**DATA SECTION:**
· · · · · · ·

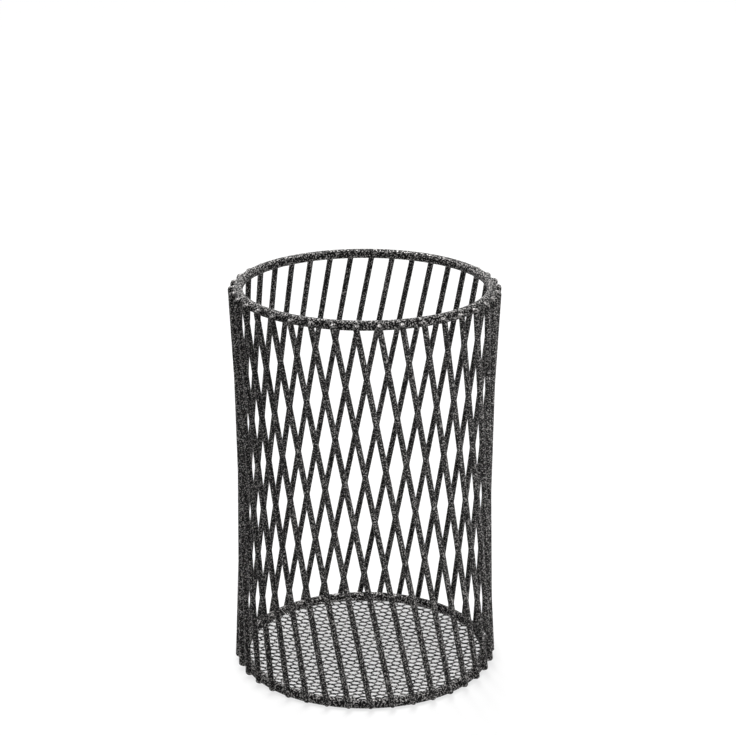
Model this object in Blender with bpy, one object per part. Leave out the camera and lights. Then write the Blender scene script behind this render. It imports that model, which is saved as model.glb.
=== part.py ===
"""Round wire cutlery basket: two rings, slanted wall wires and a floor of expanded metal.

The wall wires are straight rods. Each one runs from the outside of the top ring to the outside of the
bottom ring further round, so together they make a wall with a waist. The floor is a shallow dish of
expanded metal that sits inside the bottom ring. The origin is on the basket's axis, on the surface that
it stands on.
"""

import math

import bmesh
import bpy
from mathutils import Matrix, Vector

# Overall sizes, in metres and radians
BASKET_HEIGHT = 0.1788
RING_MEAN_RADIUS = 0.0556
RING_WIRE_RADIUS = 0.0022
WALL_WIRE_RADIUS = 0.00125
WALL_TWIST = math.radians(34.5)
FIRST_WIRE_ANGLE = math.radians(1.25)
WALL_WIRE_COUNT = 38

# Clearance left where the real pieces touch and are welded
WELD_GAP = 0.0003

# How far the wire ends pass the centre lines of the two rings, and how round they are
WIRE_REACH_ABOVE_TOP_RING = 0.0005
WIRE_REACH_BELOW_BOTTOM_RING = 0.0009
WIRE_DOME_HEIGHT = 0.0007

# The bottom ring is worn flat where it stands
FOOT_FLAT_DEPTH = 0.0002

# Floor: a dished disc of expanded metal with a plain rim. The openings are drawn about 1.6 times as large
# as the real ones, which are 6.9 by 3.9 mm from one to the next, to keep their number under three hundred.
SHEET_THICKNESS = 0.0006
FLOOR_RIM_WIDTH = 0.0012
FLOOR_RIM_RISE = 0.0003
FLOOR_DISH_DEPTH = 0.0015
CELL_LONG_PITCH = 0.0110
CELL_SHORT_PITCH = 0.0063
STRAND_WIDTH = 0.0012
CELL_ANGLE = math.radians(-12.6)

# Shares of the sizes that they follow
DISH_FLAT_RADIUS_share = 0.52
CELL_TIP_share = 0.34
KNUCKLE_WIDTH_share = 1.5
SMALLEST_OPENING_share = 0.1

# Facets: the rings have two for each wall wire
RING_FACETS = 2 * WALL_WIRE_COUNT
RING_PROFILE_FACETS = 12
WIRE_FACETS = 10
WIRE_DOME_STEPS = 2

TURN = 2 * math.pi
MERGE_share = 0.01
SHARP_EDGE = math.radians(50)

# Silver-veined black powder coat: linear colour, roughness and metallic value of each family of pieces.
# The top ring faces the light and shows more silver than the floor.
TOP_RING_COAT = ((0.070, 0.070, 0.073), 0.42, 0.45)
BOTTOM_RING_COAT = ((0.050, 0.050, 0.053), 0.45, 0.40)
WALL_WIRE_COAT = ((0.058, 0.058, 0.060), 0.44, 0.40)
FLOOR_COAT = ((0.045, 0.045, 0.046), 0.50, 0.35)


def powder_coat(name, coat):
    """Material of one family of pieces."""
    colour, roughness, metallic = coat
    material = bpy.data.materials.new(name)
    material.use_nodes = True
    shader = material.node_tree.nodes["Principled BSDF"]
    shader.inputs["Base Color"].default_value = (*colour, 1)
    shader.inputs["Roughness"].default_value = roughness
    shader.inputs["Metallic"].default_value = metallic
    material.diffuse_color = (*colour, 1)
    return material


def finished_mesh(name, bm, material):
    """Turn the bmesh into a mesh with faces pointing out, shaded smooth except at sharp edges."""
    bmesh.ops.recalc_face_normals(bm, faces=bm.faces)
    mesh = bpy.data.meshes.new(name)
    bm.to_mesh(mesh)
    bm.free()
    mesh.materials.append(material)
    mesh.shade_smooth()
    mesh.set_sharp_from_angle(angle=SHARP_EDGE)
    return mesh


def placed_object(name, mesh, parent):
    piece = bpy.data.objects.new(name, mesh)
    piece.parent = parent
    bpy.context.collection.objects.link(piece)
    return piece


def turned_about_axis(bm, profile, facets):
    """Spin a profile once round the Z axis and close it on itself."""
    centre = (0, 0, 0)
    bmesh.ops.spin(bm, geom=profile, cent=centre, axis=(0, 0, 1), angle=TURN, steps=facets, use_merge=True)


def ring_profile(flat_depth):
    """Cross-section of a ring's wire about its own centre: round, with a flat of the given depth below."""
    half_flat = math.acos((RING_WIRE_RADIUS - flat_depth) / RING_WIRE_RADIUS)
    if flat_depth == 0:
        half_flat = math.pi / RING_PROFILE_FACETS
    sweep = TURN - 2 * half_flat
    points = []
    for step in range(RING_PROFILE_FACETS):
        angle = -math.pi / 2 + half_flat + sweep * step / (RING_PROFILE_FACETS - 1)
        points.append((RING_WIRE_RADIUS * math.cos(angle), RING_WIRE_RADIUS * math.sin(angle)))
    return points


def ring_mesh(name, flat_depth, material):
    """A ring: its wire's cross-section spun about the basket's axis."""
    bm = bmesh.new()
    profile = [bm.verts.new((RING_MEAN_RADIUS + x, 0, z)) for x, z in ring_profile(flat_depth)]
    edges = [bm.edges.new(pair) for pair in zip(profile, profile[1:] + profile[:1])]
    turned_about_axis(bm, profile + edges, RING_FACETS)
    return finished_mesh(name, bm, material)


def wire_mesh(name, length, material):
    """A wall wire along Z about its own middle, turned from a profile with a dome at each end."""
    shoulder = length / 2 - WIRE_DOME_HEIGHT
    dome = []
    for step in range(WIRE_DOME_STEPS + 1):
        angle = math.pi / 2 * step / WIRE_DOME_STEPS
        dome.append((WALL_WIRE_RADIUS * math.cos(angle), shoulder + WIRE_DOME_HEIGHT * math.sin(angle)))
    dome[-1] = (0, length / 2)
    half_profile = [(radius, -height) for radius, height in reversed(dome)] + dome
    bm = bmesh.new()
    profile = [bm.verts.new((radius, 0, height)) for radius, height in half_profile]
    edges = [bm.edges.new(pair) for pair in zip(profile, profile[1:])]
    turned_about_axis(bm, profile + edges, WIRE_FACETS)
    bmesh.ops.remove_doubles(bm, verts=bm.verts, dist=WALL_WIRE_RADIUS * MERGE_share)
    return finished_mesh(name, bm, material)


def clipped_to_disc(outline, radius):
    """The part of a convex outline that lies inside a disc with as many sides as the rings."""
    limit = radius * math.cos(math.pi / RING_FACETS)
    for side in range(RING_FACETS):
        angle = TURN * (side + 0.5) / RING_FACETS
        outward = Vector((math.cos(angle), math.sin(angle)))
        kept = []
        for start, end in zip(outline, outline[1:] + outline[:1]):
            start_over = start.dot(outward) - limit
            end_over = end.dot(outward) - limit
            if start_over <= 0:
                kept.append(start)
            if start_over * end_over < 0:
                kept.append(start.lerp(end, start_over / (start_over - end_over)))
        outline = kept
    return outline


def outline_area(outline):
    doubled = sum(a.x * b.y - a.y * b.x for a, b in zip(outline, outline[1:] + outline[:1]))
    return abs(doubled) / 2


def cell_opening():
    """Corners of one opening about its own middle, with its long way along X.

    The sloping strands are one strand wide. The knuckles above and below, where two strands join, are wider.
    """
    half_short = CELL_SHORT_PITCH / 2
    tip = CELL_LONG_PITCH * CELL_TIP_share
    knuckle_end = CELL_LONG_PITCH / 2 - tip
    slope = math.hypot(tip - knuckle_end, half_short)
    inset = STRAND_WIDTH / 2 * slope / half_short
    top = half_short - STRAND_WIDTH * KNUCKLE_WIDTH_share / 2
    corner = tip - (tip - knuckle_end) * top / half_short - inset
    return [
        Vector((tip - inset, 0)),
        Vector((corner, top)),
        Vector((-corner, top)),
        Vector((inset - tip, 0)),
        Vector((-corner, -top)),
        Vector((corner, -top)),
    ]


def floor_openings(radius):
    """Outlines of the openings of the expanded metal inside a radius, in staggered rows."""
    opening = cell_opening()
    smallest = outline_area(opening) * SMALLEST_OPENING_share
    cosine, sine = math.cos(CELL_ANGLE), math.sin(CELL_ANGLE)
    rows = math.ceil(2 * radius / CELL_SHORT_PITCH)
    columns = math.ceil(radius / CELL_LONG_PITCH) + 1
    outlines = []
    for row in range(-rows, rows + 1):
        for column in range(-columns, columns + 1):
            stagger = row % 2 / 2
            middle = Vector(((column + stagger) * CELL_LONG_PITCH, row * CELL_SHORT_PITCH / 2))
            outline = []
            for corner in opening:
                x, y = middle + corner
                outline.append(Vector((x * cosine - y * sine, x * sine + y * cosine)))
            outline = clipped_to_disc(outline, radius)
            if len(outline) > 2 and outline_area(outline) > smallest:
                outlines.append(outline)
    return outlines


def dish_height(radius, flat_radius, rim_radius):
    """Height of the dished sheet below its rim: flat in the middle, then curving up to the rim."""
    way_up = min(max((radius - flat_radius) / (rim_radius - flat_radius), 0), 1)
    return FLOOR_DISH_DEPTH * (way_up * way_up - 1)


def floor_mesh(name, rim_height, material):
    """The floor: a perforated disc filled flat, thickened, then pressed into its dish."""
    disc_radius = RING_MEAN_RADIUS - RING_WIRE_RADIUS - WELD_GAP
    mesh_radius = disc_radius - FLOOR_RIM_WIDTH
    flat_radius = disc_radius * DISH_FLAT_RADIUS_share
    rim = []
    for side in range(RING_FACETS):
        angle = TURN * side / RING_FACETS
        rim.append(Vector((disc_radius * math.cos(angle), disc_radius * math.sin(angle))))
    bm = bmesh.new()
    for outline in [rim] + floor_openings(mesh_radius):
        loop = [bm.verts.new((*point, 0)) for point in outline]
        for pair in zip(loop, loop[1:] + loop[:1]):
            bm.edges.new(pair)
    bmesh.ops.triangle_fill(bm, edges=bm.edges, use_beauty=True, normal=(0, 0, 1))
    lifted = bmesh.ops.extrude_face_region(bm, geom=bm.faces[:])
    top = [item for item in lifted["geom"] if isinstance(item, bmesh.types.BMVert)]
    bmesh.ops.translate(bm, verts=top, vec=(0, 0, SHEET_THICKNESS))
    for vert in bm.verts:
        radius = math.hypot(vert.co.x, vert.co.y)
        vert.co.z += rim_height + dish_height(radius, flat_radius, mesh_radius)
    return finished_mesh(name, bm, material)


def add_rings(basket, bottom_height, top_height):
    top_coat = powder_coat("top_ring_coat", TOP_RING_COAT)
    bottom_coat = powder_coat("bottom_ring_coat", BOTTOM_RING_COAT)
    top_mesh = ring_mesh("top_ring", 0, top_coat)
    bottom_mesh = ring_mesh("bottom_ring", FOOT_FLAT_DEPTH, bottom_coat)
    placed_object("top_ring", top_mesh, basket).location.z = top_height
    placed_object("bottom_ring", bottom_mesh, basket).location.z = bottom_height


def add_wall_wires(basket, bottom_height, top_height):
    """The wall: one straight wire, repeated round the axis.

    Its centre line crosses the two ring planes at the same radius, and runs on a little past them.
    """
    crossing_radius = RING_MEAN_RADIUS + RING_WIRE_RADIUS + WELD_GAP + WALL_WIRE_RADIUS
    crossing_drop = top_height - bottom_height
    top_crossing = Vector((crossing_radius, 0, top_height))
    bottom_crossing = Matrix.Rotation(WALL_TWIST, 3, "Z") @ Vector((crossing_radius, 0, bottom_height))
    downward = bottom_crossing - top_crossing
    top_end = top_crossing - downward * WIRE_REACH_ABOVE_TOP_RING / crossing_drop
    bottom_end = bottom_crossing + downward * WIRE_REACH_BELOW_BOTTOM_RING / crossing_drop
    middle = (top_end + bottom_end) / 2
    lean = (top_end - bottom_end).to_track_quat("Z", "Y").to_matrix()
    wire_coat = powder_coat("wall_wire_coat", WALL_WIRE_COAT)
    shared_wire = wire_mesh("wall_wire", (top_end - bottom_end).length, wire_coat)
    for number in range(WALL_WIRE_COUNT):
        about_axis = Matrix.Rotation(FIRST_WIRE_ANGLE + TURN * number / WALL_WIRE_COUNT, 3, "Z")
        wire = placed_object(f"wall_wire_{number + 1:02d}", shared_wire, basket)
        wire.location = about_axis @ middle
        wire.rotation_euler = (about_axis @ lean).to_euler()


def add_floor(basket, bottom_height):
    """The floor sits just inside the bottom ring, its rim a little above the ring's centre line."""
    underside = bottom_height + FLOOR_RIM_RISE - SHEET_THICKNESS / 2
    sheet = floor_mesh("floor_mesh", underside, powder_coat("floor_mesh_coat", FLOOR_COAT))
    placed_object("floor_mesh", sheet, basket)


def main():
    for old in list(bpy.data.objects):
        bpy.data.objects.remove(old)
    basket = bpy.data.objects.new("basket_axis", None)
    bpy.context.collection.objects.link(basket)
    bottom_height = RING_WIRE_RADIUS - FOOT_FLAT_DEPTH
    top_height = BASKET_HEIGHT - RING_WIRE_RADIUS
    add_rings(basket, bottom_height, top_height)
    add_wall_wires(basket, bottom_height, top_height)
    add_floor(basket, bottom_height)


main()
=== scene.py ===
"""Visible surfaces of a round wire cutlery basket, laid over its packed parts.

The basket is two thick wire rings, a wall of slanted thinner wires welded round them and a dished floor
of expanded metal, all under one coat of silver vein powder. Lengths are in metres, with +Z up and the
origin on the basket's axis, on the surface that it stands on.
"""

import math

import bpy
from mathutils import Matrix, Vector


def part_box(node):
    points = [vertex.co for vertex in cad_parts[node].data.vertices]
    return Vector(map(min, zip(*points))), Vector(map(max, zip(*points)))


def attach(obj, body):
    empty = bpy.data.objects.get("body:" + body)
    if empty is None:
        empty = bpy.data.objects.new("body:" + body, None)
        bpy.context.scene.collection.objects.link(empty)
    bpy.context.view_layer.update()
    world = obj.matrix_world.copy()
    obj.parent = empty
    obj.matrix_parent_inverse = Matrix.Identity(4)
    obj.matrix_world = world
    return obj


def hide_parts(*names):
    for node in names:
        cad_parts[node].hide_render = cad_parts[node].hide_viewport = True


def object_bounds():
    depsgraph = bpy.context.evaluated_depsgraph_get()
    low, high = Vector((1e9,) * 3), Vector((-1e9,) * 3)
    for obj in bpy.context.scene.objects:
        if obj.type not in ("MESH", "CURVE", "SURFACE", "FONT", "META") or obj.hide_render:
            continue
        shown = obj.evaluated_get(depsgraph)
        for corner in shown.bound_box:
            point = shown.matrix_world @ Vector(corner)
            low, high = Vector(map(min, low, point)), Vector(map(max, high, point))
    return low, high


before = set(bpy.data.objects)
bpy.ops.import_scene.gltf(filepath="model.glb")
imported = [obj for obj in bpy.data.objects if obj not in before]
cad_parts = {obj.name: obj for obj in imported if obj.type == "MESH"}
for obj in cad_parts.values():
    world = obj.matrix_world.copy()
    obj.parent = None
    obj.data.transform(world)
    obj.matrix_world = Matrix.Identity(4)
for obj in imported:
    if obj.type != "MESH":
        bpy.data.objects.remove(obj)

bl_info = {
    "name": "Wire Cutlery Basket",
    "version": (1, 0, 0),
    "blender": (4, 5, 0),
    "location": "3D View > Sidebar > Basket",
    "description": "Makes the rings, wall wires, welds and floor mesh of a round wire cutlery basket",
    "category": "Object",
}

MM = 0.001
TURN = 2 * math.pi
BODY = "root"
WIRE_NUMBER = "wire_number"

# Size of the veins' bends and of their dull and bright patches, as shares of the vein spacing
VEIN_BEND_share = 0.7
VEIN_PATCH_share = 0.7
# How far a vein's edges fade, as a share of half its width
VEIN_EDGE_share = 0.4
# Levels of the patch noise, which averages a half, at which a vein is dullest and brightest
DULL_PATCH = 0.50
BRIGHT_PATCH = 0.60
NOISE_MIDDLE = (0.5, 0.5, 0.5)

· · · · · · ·

**THE TASK:** Quote word for word the lines from the line holding "for number in" through the line holding "depsgraph = bpy.context.evaluated_depsgraph_get()"; include both of those lines and add nothing.

**SOLUTION FOR THIS TASK:**
    for number in range(WALL_WIRE_COUNT):
        about_axis = Matrix.Rotation(FIRST_WIRE_ANGLE + TURN * number / WALL_WIRE_COUNT, 3, "Z")
        wire = placed_object(f"wall_wire_{number + 1:02d}", shared_wire, basket)
        wire.location = about_axis @ middle
        wire.rotation_euler = (about_axis @ lean).to_euler()


def add_floor(basket, bottom_height):
    """The floor sits just inside the bottom ring, its rim a little above the ring's centre line."""
    underside = bottom_height + FLOOR_RIM_RISE - SHEET_THICKNESS / 2
    sheet = floor_mesh("floor_mesh", underside, powder_coat("floor_mesh_coat", FLOOR_COAT))
    placed_object("floor_mesh", sheet, basket)


def main():
    for old in list(bpy.data.objects):
        bpy.data.objects.remove(old)
    basket = bpy.data.objects.new("basket_axis", None)
    bpy.context.collection.objects.link(basket)
    bottom_height = RING_WIRE_RADIUS - FOOT_FLAT_DEPTH
    top_height = BASKET_HEIGHT - RING_WIRE_RADIUS
    add_rings(basket, bottom_height, top_height)
    add_wall_wires(basket, bottom_height, top_height)
    add_floor(basket, bottom_height)


main()
=== scene.py ===
"""Visible surfaces of a round wire cutlery basket, laid over its packed parts.

The basket is two thick wire rings, a wall of slanted thinner wires welded round them and a dished floor
of expanded metal, all under one coat of silver vein powder. Lengths are in metres, with +Z up and the
origin on the basket's axis, on the surface that it stands on.
"""

import math

import bpy
from mathutils import Matrix, Vector


def part_box(node):
    points = [vertex.co for vertex in cad_parts[node].data.vertices]
    return Vector(map(min, zip(*points))), Vector(map(max, zip(*points)))


def attach(obj, body):
    empty = bpy.data.objects.get("body:" + body)
    if empty is None:
        empty = bpy.data.objects.new("body:" + body, None)
        bpy.context.scene.collection.objects.link(empty)
    bpy.context.view_layer.update()
    world = obj.matrix_world.copy()
    obj.parent = empty
    obj.matrix_parent_inverse = Matrix.Identity(4)
    obj.matrix_world = world
    return obj


def hide_parts(*names):
    for node in names:
        cad_parts[node].hide_render = cad_parts[node].hide_viewport = True


def object_bounds():
    depsgraph = bpy.context.evaluated_depsgraph_get()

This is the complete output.